- [Source excerpt]:
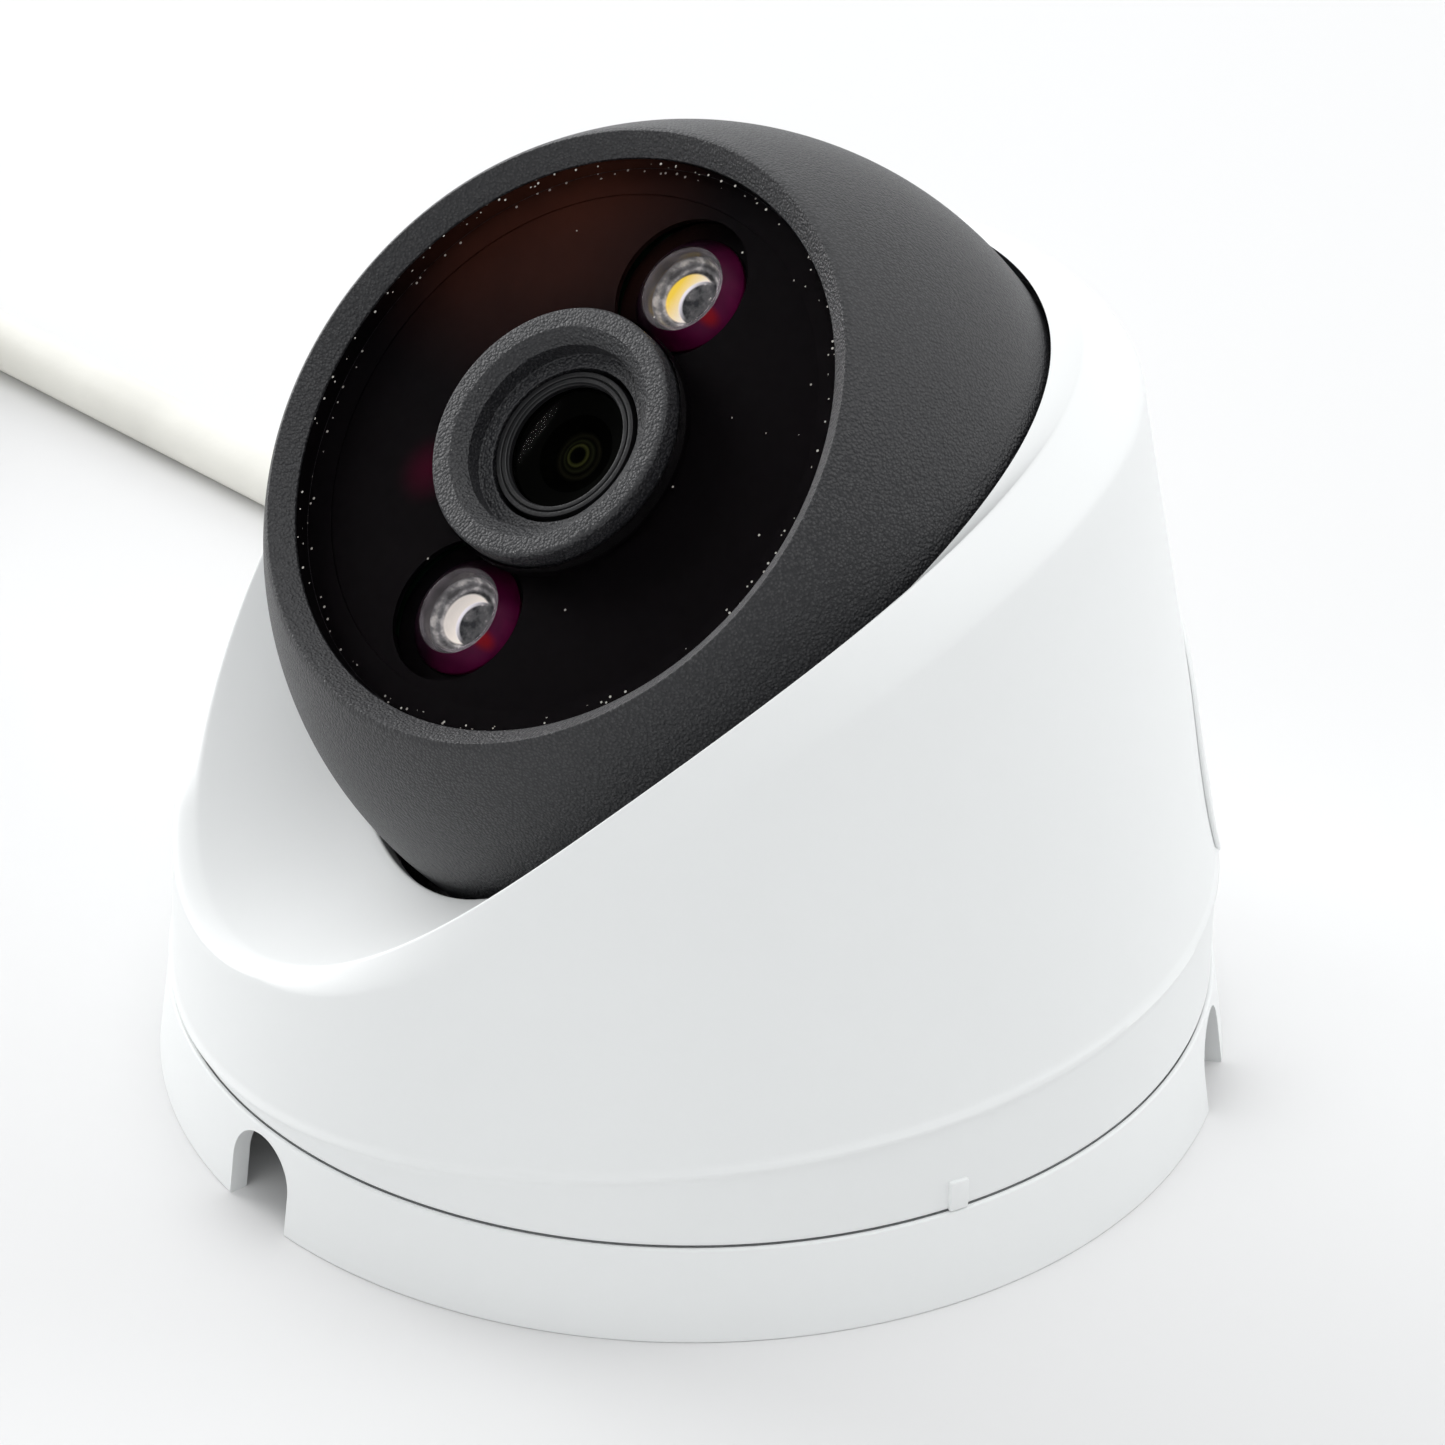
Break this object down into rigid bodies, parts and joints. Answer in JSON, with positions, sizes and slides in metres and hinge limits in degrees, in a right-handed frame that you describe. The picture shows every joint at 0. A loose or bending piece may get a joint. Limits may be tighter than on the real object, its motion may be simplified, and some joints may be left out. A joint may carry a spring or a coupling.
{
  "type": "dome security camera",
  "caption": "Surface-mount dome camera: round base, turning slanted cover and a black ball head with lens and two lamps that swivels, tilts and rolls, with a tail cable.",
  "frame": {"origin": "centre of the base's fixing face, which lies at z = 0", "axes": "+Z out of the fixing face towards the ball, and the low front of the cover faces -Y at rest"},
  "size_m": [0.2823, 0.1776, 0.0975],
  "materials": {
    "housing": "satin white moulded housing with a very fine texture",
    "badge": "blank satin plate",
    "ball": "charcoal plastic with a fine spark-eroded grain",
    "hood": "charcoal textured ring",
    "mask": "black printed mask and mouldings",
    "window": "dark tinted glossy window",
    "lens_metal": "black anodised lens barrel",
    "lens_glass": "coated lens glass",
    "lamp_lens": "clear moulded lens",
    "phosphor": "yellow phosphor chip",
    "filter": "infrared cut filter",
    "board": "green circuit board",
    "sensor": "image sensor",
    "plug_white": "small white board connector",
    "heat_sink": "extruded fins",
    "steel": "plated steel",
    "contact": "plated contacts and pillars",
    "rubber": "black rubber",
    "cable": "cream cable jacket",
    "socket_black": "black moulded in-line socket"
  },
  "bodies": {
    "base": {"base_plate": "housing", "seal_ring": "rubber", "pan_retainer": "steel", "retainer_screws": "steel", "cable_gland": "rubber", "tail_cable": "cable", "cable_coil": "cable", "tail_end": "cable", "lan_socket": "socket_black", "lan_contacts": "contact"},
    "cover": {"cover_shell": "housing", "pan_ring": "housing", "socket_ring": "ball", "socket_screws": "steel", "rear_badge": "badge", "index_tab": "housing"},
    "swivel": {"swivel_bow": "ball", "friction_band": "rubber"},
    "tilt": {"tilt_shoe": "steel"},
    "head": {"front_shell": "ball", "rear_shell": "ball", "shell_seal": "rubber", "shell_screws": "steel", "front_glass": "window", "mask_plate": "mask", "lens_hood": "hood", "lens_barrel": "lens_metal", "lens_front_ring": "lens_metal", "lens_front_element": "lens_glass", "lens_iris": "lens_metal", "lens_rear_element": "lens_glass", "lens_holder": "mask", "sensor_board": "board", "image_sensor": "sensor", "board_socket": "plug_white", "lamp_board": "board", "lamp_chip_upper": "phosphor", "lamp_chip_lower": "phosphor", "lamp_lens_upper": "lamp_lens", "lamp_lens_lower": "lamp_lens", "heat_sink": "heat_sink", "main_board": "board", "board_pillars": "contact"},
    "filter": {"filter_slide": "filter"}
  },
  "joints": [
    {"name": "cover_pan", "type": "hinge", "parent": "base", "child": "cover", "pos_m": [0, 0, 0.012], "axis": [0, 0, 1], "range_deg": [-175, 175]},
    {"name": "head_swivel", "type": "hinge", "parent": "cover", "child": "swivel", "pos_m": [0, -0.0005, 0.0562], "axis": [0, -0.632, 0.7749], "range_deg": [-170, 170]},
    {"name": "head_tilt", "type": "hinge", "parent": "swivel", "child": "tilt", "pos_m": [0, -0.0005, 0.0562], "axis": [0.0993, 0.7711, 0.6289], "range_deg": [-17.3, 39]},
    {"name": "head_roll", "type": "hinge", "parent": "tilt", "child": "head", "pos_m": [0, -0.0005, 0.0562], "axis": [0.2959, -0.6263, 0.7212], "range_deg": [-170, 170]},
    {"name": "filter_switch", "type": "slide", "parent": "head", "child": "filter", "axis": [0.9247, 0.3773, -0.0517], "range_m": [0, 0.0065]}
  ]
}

- [Short problem]: Every line of the material must be returned exactly as it appears.

- [Result of this exercise]:
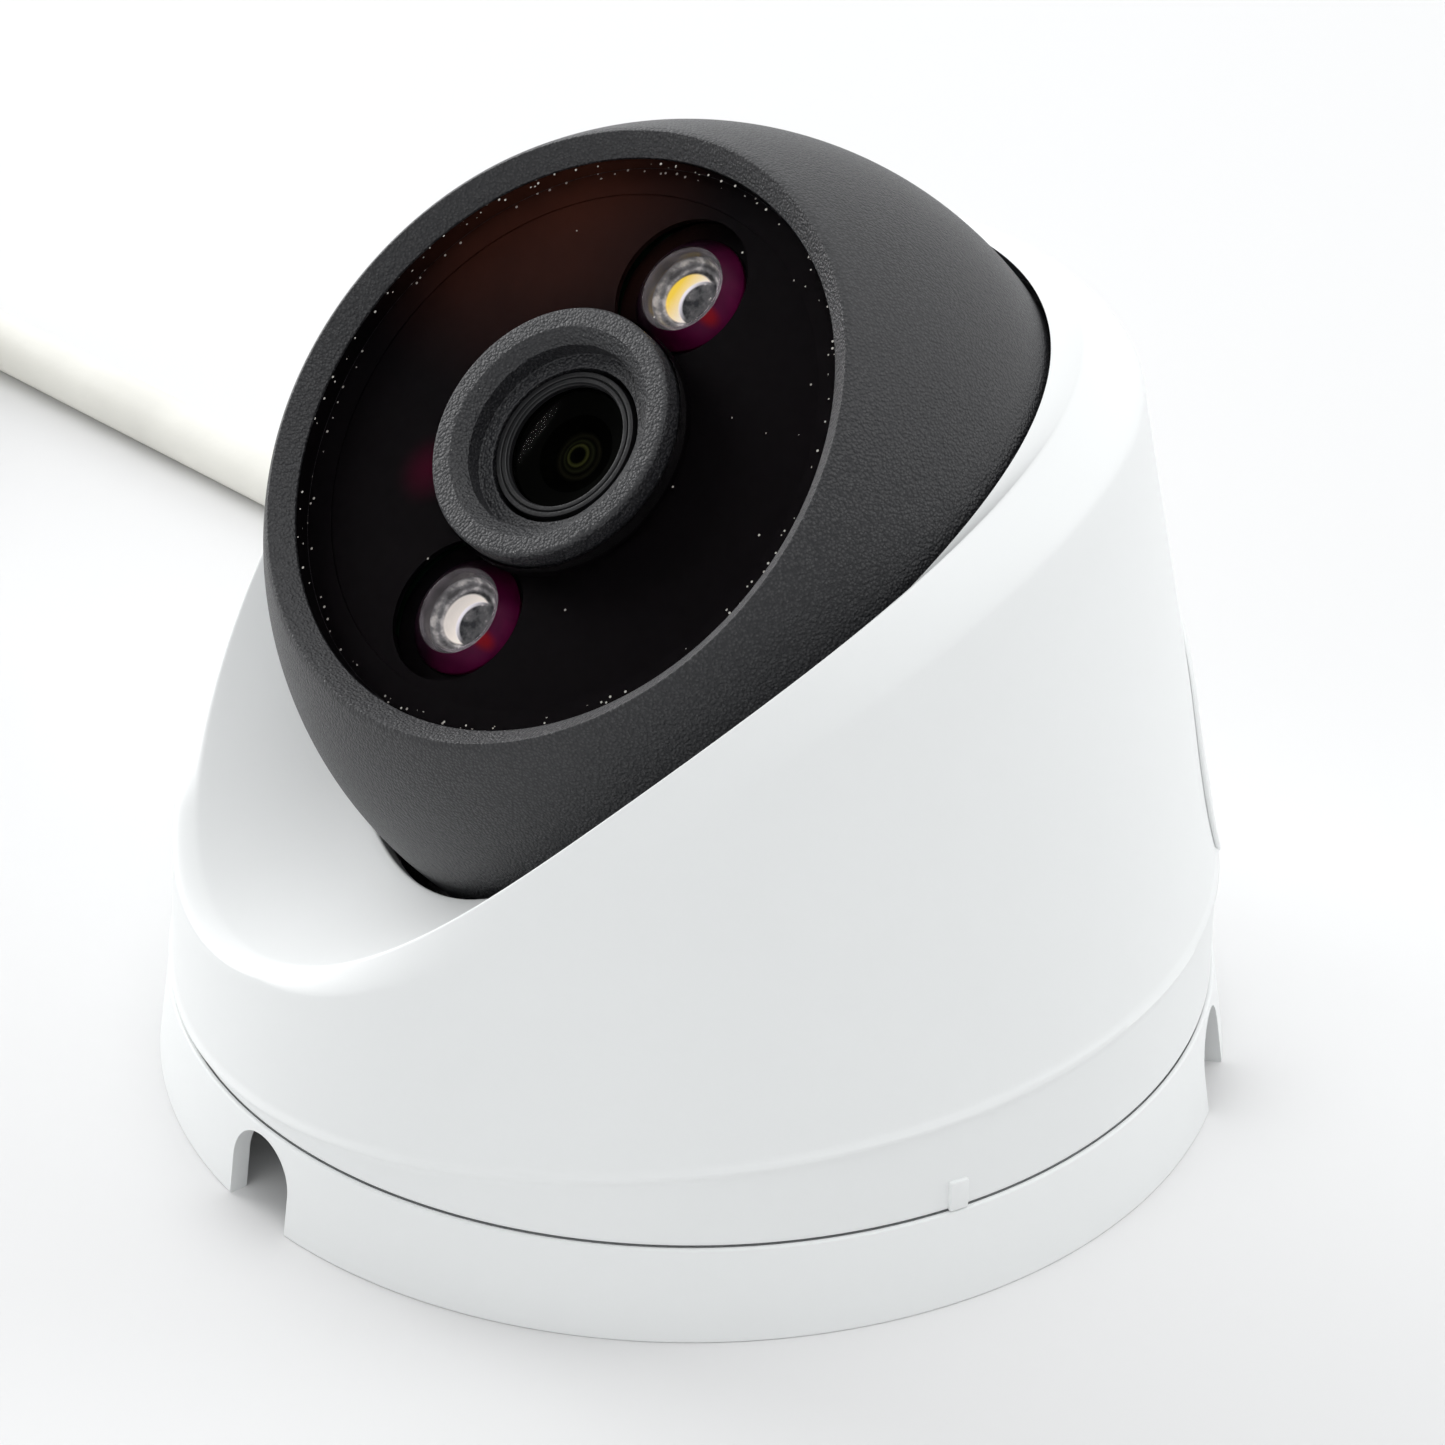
Break this object down into rigid bodies, parts and joints. Answer in JSON, with positions, sizes and slides in metres and hinge limits in degrees, in a right-handed frame that you describe. The picture shows every joint at 0. A loose or bending piece may get a joint. Limits may be tighter than on the real object, its motion may be simplified, and some joints may be left out. A joint may carry a spring or a coupling.
{
  "type": "dome security camera",
  "caption": "Surface-mount dome camera: round base, turning slanted cover and a black ball head with lens and two lamps that swivels, tilts and rolls, with a tail cable.",
  "frame": {"origin": "centre of the base's fixing face, which lies at z = 0", "axes": "+Z out of the fixing face towards the ball, and the low front of the cover faces -Y at rest"},
  "size_m": [0.2823, 0.1776, 0.0975],
  "materials": {
    "housing": "satin white moulded housing with a very fine texture",
    "badge": "blank satin plate",
    "ball": "charcoal plastic with a fine spark-eroded grain",
    "hood": "charcoal textured ring",
    "mask": "black printed mask and mouldings",
    "window": "dark tinted glossy window",
    "lens_metal": "black anodised lens barrel",
    "lens_glass": "coated lens glass",
    "lamp_lens": "clear moulded lens",
    "phosphor": "yellow phosphor chip",
    "filter": "infrared cut filter",
    "board": "green circuit board",
    "sensor": "image sensor",
    "plug_white": "small white board connector",
    "heat_sink": "extruded fins",
    "steel": "plated steel",
    "contact": "plated contacts and pillars",
    "rubber": "black rubber",
    "cable": "cream cable jacket",
    "socket_black": "black moulded in-line socket"
  },
  "bodies": {
    "base": {"base_plate": "housing", "seal_ring": "rubber", "pan_retainer": "steel", "retainer_screws": "steel", "cable_gland": "rubber", "tail_cable": "cable", "cable_coil": "cable", "tail_end": "cable", "lan_socket": "socket_black", "lan_contacts": "contact"},
    "cover": {"cover_shell": "housing", "pan_ring": "housing", "socket_ring": "ball", "socket_screws": "steel", "rear_badge": "badge", "index_tab": "housing"},
    "swivel": {"swivel_bow": "ball", "friction_band": "rubber"},
    "tilt": {"tilt_shoe": "steel"},
    "head": {"front_shell": "ball", "rear_shell": "ball", "shell_seal": "rubber", "shell_screws": "steel", "front_glass": "window", "mask_plate": "mask", "lens_hood": "hood", "lens_barrel": "lens_metal", "lens_front_ring": "lens_metal", "lens_front_element": "lens_glass", "lens_iris": "lens_metal", "lens_rear_element": "lens_glass", "lens_holder": "mask", "sensor_board": "board", "image_sensor": "sensor", "board_socket": "plug_white", "lamp_board": "board", "lamp_chip_upper": "phosphor", "lamp_chip_lower": "phosphor", "lamp_lens_upper": "lamp_lens", "lamp_lens_lower": "lamp_lens", "heat_sink": "heat_sink", "main_board": "board", "board_pillars": "contact"},
    "filter": {"filter_slide": "filter"}
  },
  "joints": [
    {"name": "cover_pan", "type": "hinge", "parent": "base", "child": "cover", "pos_m": [0, 0, 0.012], "axis": [0, 0, 1], "range_deg": [-175, 175]},
    {"name": "head_swivel", "type": "hinge", "parent": "cover", "child": "swivel", "pos_m": [0, -0.0005, 0.0562], "axis": [0, -0.632, 0.7749], "range_deg": [-170, 170]},
    {"name": "head_tilt", "type": "hinge", "parent": "swivel", "child": "tilt", "pos_m": [0, -0.0005, 0.0562], "axis": [0.0993, 0.7711, 0.6289], "range_deg": [-17.3, 39]},
    {"name": "head_roll", "type": "hinge", "parent": "tilt", "child": "head", "pos_m": [0, -0.0005, 0.0562], "axis": [0.2959, -0.6263, 0.7212], "range_deg": [-170, 170]},
    {"name": "filter_switch", "type": "slide", "parent": "head", "child": "filter", "axis": [0.9247, 0.3773, -0.0517], "range_m": [0, 0.0065]}
  ]
}